Students must actively participate in at least 7 out of the 12 tutorials. Active participation includes contributing opinions to a discussion, providing an answer to some question/exercise, or posing a unit-related question.

• Assessment task 1

  Title:

  Mid-semester Test (1 hour)

  Description:

  This test is performed during the class and covers exam-like questions for the first part of the course. It is intended to give students an idea of how they would perform in the final exam, given their current progress. 

  Weighting:

  10%

  Criteria for assessment:

  This test will evaluate your understanding of the material provided during the first few weeks of semester, your capability to code simple algorithms given a clear specification, and to analyse the behaviour and complexity of simple fragments of code.

  Due date:

  Week 7 in Tuesday lecture

• Assessment task 2

  Title:

  Pracs (1.5 hours each)

  Description:

  Each week you will need to complete a prac assignment. In some of the pracs, you will need to work together with another student, but will you will be marked individually. Prac assignments are long (they are designed to take about 4 hours). This means that you must have a significant proportion of the prac completed before attending the scheduled computer lab. The aim of the 1.5 hour computer lab practical is to iron out any bugs, ask any questions about the prac you have not been able to solve on your own, and improve the parts that your demonstrator points out as lacking (including comments, algorithms, etc). If you do nothing before the 1.5 hours scheduled,  you will soon realise that you do not have enough time to complete it. The prac sheets will be released every Thursday morning and made available on the unit's web page.

  Weighting:

  20%

  Criteria for assessment:

  Every prac sheet contains the assessment criteria used to assess that prac. In addition, demonstrators carry with them a marking guide prepared by the lecturer which indicates how exactly to mark each prac question. You can request the demonstrator to show you the marking guide after he/she has marked your prac.

  Due date:

  Weekly except in Week 7

Examinations

• Examination 1

  Weighting:

  70%

  Length:

  3 hours

  Type (open/closed book):

  Closed book

  Electronic devices allowed in the exam:

  None

Learning resources

Reading list

(1) Data Structures and Algorithms in Java. Robert Lafore, SAMS. This book provides a very simple approach to understanding data structures and algorithms. While the book uses Java to illustrate the implementation, its focus is on the actual data structures and algorithms, rather than on Java, which is very useful for first year students. Very basic and simple.

(2) Data Structures and Algorithms in Java. Adam Drozdek, Brooks/Cole. More advanced but still appropriate for average and high-end students.

(3) Algorithms in Java. Robert Sedgewick. Parts 1-4. This book is a more in-depth book and assumes a strong mathematical background from the reader. It is recommended for advanced students who want to learn more about the complexity of the algorithms and data structures used.

(4) Data Structures and Algorithm Analysis in Java.

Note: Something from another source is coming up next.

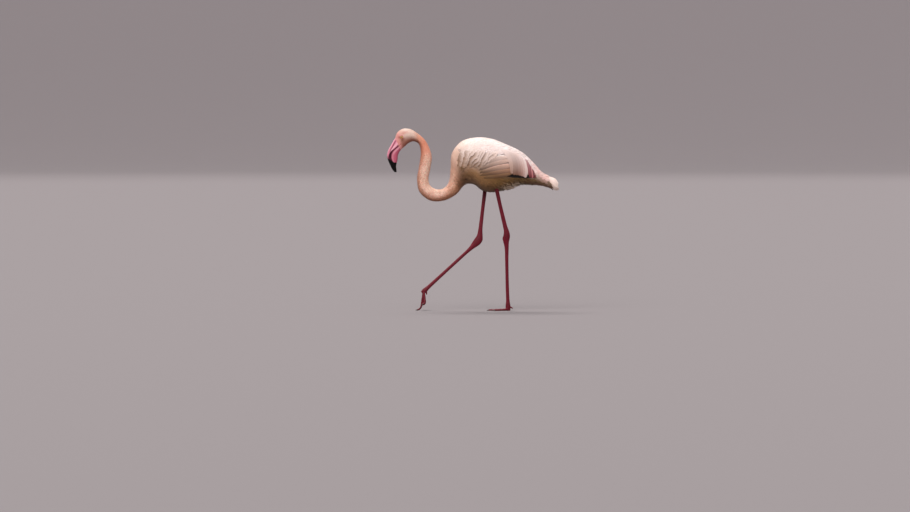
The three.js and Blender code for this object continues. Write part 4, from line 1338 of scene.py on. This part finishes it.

Third Edition. Mark Allen Weiss. This is one of the books you will also use in FIT2004. It contains very clear discussions of the algorithms and data-structures, but it assumes knowledge of a difficult Java construct (Generics). Very recommended if you can get pass that.

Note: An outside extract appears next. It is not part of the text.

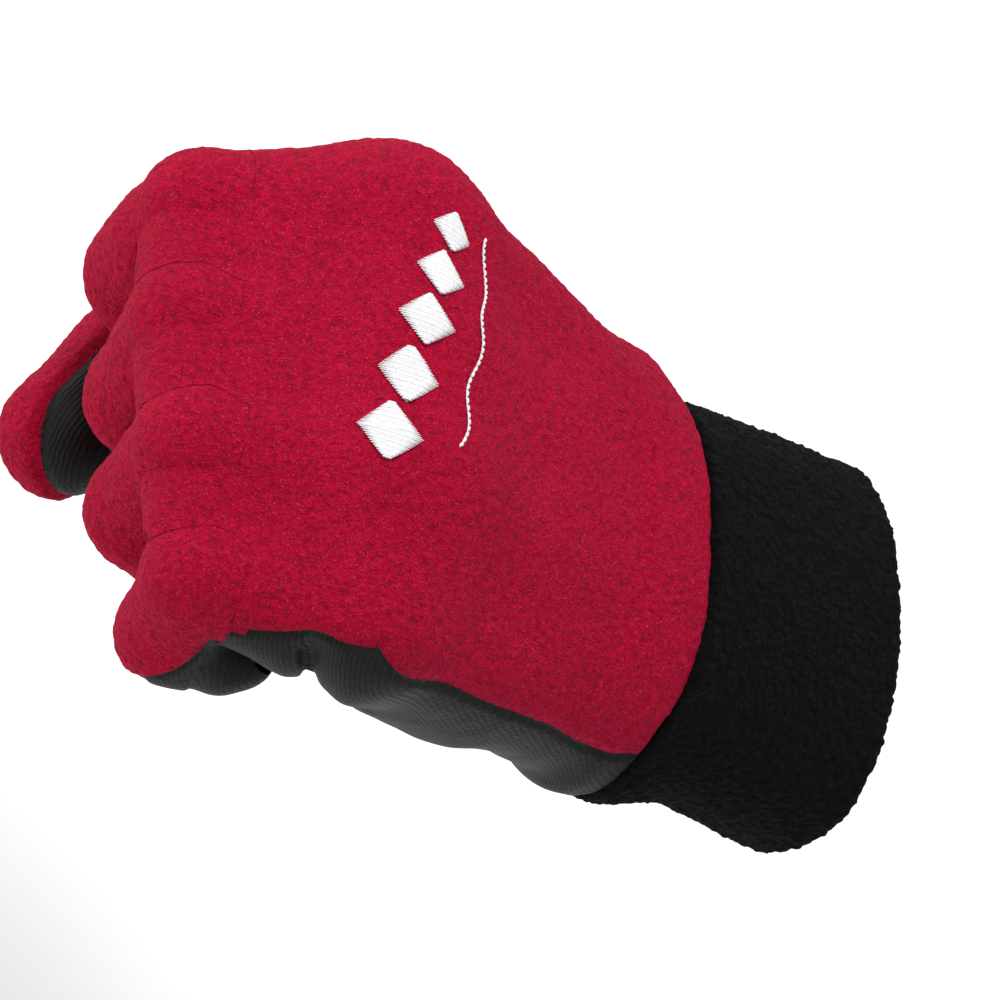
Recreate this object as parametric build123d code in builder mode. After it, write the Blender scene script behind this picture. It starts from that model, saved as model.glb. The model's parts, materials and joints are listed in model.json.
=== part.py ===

(5) The Java Programming Language. Fourth Edition. Ken Arnold, James Gosling and David Holmes. Prentice Hall. This book is useful for students who have questions about the Java language. The reason for using the fourth edition is because it is the earliest edition that includes parametric polymorphism (called Generics in Java).

Feedback to you

• Informal feedback on progress in labs/tutes
• Graded assignments without comments
• Test results and feedback
• Other: Detailed solutions to tutes

Extensions and penalties

Returning assignments

Assignment submission

Online submission

Please submit your work via Moodle at the time in which you are marked (and, thus, before you leave the lab). You can access Moodle via links in the my.monash portal.

Required Resources

Eclipse Platform. One of the two recommended platforms. It can be downloaded from http://www.eclipse.org/downloads/

NetBeans IDE. The other recommended platform. It can be downloaded fro http://netbeans.org/downloads/

Java Development Kit, Version j2sdk-1_5_0_06 or later, Sun Microsystems, Inc. You should download the freeware version as you will have no need for the fuller facilities provided in JCreatorPro, and would have to pay as well.

The MIPS R2000 simulator SPIM S20 (with its new interface QtSpim).

All the above are included as part of the Standard Operating Environment used in Faculty Computer Labs.

Other Information

Policies

Graduate Attributes Policy

Student services

Monash University Library

Disability Liaison Unit

Your feedback to Us

Previous Student Evaluations of this Unit

As a result of student feedback quizzes have been added to each week to help students practice the concepts being taught.